I’ve not read Mary Oliver’s 1984 Pulitzer Prize winning collection of poems American Primitive. Ms. Oliver is often compared to Emily Dickinson and her work frequently focuses on the natural world. In 2016, I read her collection of essays Upstream in which she reflects on her willingness to lose herself within the beauty and mysteries of nature and the world of literature. Even though I am an admittedly slow reader, I believe I ‘rushed’ through that first reading for it left no impression on me.
Of late, it whispers to me from the bookcase. I surrendered and placed it on the corner of my desk. Every morning since mid-December, I read from Upstream, rarely more than three paragraphs at a single sitting after which I contemplate and savor the words. This time, I am thoroughly enjoying each word, sentence, paragraph and essay.
As I mentioned, I have always considered myself a slow reader and often wonder how and why a person could and would read a book, any book quickly. As professor Karen Swallow Prior writes in the Winter 2018 issue of Plough Magazine, “Reading well begins with understanding the words on the page
“… I’ve noticed that many readers have been conditioned to jump so quickly to interpretation and evaluation that they often skip the fundamental but essential task of comprehending what the words actually mean… Attending to the words on the page requires deliberation, and this improves with practice.”
And so, I practice with Ms. Prior’s excellent advice,
“…habitual skimming is for the mind what a steady diet of fast food is for the body. Speedreading is not only inferior to deep reading but may bring more harm than benefits: one critic cautions that reading fast is simply a ‘way of fooling yourself into thinking you’re learning something… speedreading gives you two things that should never mix: superficial knowledge and overconfidence.’”
Shame! I read five paragraphs this morning but gleaned an important and uncompromising concept: inherited responsibility. Mary Oliver heard the phrase used in a speech by a speaker who had inherited great wealth but was sensitive and committed to using it for the public good.
“It is precisely how I feel,” she writes “who have inherited not measurable wealth but, as we all do who care for it, that immeasurable fund of thoughts and ideas, from writers and thinkers long gone into the ground – and, inseparable from those wisdoms because demanded by them, the responsibility to live thoughtfully and intelligently. To enjoy, to question – never to assume, or trample.
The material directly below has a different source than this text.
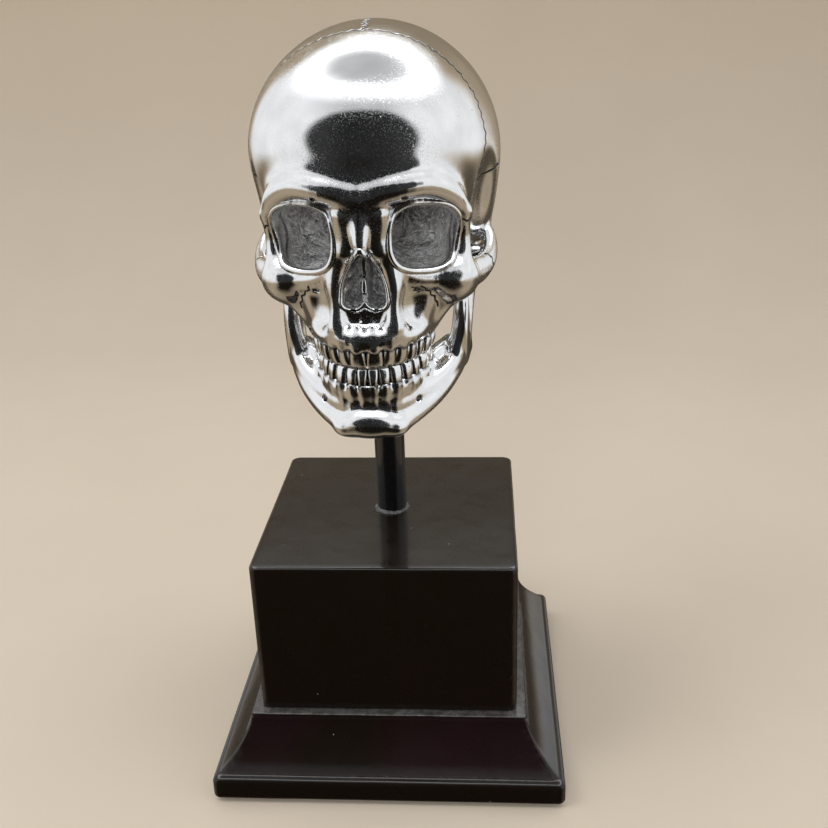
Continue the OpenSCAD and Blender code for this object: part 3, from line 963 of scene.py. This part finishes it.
def enamel_look():
    """Glossy black paint on the post, with faint runs down its length."""
    look = Look("black_enamel", {"Coat Weight": 1.0, "Coat Roughness": 0.03, "Coat IOR": 1.5})
    runs = look.noise(1.0, 3, vector=look.stretched(420, 420, 45))
    dust = look.levels(look.noise(1500, 4), 0.62, 0.75, 0.0, 0.25)
    look.give("Base Color", look.blend(dust, (0.004, 0.0038, 0.004, 1), (0.12, 0.115, 0.11, 1)))
    look.give("Roughness", look.levels(runs, 0.3, 0.7, 0.16, 0.34))
    look.give("Normal", look.bump(look.noise(1200, 2), 0.00001, look.bump(runs, 0.00005)))
    return look.material


def sealant_look():
    """Cured grey-black sealant: matt, pocked and paler where it is thin."""
    look = Look("grey_sealant", {})
    mottled = look.noise(650, 5)
    look.give("Base Color", look.blend(look.levels(mottled, 0.35, 0.68), (0.012, 0.012, 0.012, 1),
                                       (0.15, 0.148, 0.142, 1)))
    look.give("Roughness", look.levels(mottled, 0.3, 0.7, 0.35, 0.75))
    look.give("Normal", look.bump(look.noise(1400, 4), 0.00018))
    return look.material


def steel_look():
    """Bright zinc plating with fine turning marks."""
    look = Look("plated_steel", {"Metallic": 1.0})
    marks = look.noise(1.0, 4, vector=look.stretched(350, 350, 3200))
    bloom = look.levels(look.noise(260, 4), 0.4, 0.7)
    look.give("Base Color", look.blend(bloom, (0.66, 0.65, 0.62, 1), (0.50, 0.50, 0.49, 1)))
    look.give("Roughness", look.levels(look.plus(marks, bloom), 0.5, 1.5, 0.2, 0.42))
    look.give("Normal", look.bump(marks, 0.00003))
    return look.material


def nylon_look():
    look = Look("white_nylon", {"Subsurface Weight": 0.15, "Subsurface Radius": (0.001, 0.001, 0.0008)})
    cloud = look.noise(500, 4)
    look.give("Base Color", look.blend(cloud, (0.84, 0.82, 0.75, 1), (0.76, 0.74, 0.67, 1)))
    look.give("Roughness", look.levels(cloud, 0.3, 0.7, 0.35, 0.5))
    look.give("Normal", look.bump(look.noise(2200, 3), 0.00002))
    return look.material


def beech_look():
    """Pale beech with its grain along the dowels and short dark flecks."""
    look = Look("beech", {})
    grain = look.noise(1.0, 5, 0.6, look.stretched(520, 520, 60))
    flecks = look.levels(look.noise(1.0, 2, 0.0, look.stretched(2600, 2600, 420)), 0.66, 0.74)
    wood = look.blend(look.levels(grain, 0.35, 0.65), (0.62, 0.42, 0.25, 1), (0.47, 0.29, 0.15, 1))
    look.give("Base Color", look.blend(flecks, wood, (0.30, 0.17, 0.08, 1)))
    look.give("Roughness", look.levels(grain, 0.3, 0.7, 0.5, 0.7))
    look.give("Normal", look.bump(grain, 0.00008))
    return look.material


def felt_look():
    """Black felt: matted fibres that stand up a little."""
    look = Look("black_felt", {"Sheen Weight": 0.4, "Sheen Roughness": 0.5})
    fibres = look.noise(2400, 6, 1.5)
    clumps = look.noise(420, 3)
    shade = look.times(fibres, clumps)
    look.give("Base Color", look.blend(look.levels(shade, 0.15, 0.4), (0.006, 0.006, 0.007, 1),
                                       (0.045, 0.043, 0.045, 1)))
    look.give("Roughness", look.levels(clumps, 0.3, 0.7, 0.85, 1.0))
    look.give("Normal", look.bump(fibres, 0.0004))
    return look.material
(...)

Thus the great ones (my great ones, who may not be the same as your great ones) have taught me – to observe with passion, to think with patience, to live caringly.”
Though I suspect my ‘great ones’ are indeed not the same as Mary Oliver’s, I am confident that they have taught me to observe with passion, to think with patience and to live caringly.
As we enter 2019, I would ask you to reflect on those writers and thinkers from whom you have inherited an ‘immeasurable fund of thoughts and ideas,’ and to use what you have learned from them to make the world a better place to be.
Observe with Passion
Think with Patience
2 thoughts on “Observe with Passion”
Sage advice, surely. No writer ever wrote to be speed-read.
Some paragraphs must be taken one at a time. Emerson’t writing… The Oversoul, in particular, is one of the most dense and rich (like fudge) that I have ever attempted to swallow, but so worth the slowing down!
Thanks for the reference, Margaret. I’ve added “The Oversoul” to my reading list.